Well, let's see: apart from the fact that it's damn strange to use a real number as an id number (or is it just me? In a long career, I can't recall ever seeing another instance of this), integers are much easier to read IMO, and more convenient to place in sorted lists. 

"every photo whose id is 4.943105932E+9" is just frickin' bizarre. And there's an "insecurity factor" because everyone knows that floating point numbers are very often not exact representations. 

Be honest now: if you were designing this, would you choose real as the type for your id numbers? 


Other Apple apps (e.g., Address Book) use 128-bit unique IDs, returned as a
string of 32 hex digits, in the same format used by the "uuidgen" command line
utility. These are guaranteed to be unique. I doubt that iPhoto makes any such
guarantee, or at least I can't find any mention of it.

Why would they not be unique?

I don't know whether they would or wouldn't be: that's the problem.
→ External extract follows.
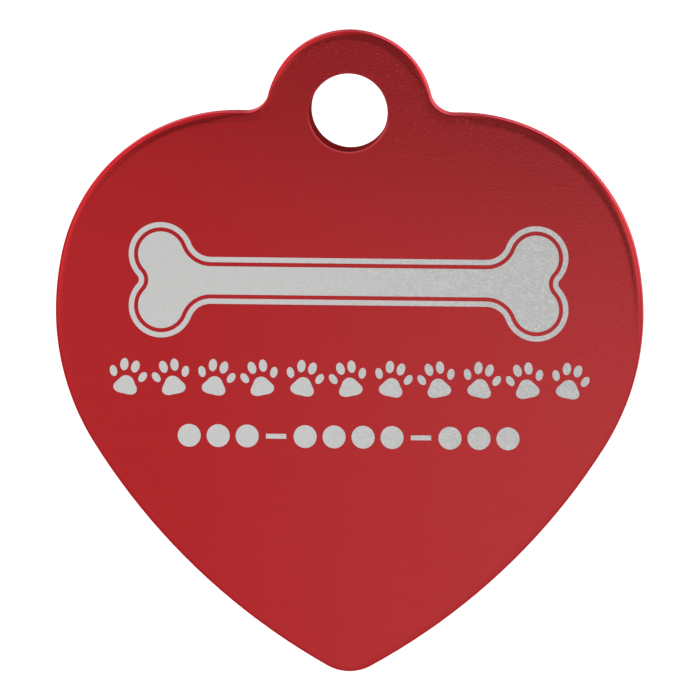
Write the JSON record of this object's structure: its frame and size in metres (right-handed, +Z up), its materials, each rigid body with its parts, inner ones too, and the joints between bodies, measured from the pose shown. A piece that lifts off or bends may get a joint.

The id's returned by uuidgen, however, are guaranteed to be spatially and temporally unique. Other Apple apps use them; why not iPhoto? It is perhaps significant that the image property is named "id" and not "unique id" (as it is in some other apps I've seen). 

When you're talking about a world in which there are trillions of images out there that are at least potentially candidates for cataloging, this stuff matters.